The second force is the intensifying global “arms race” in artificial intelligence. Major tech giants are in a fierce competition to develop and deploy larger, more powerful AI models. For these companies, memory is no longer just a component cost; it’s a strategic resource critical for building AI infrastructure and maintaining competitive advantage. The financial calculus is different: while a smartphone maker faces immediate profit margin pressure from memory costs, a CSP can amortize the cost of data center memory over several years. The anticipated surge in AI inference workloads and the potential dawn of more advanced AI systems are creating a “buy at any cost” mentality, further inflating demand.

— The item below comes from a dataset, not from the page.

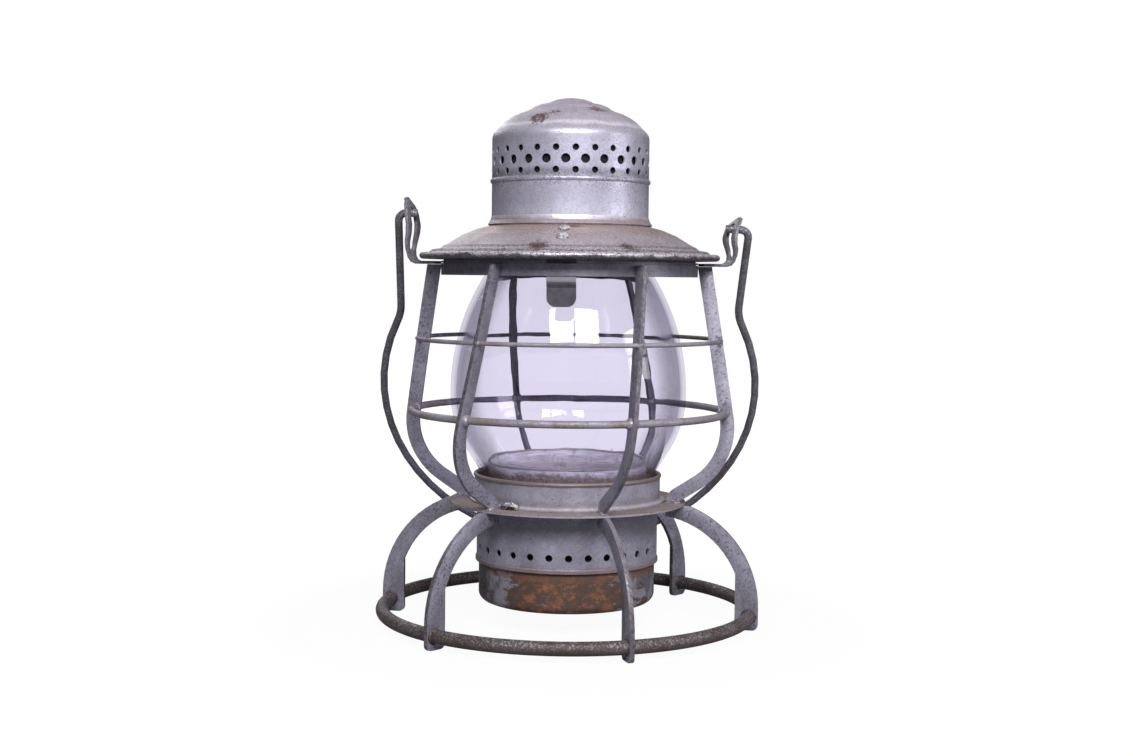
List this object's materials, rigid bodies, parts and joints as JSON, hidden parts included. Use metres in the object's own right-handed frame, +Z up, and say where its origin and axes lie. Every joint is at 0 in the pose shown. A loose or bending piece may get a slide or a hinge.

The third factor is the cautious, restrained response from the memory manufacturing oligopoly—Samsung, SK Hynix, and Micron. Despite record demand, they are expanding production capacity only modestly. Historical trauma plays a role: past cycles of over-expansion led to price collapses and industry-wide losses worth tens of billions of dollars. Current annual capacity growth is estimated at only 4-5%, far below demand growth. Furthermore, building new fabrication plants takes 18-24 months. This combination of technical challenges in HBM production, strategic caution from manufacturers, and insatiable AI-driven demand has created a severe and prolonged supply-demand imbalance.
This crisis extends far beyond expensive smartphones or PCs. Memory chips are embedded in virtually every modern electronic device. Price increases will impact smart cars (where memory is crucial for advanced driver-assistance systems), gaming consoles, smart home appliances, and even repair costs, making device repairs economically unviable. For consumer electronics, companies like Apple with significant purchasing power can negotiate long-term contracts to mitigate impacts. However, manufacturers with thinner margins, particularly some Chinese smartphone brands, face an existential threat as memory costs could erase their already slim profits.
In summary, this memory shortage is likely to persist for an extended period, potentially until 2027 or 2028, unless the AI demand bubble bursts or sees a significant correction. This situation presents both a crisis and an opportunity. It underscores the risks of supply chain concentration and highlights a critical window for alternative memory suppliers and technologies to gain market share by filling the structural gap in mainstream memory supply and innovating in new architectures better suited for the AI era.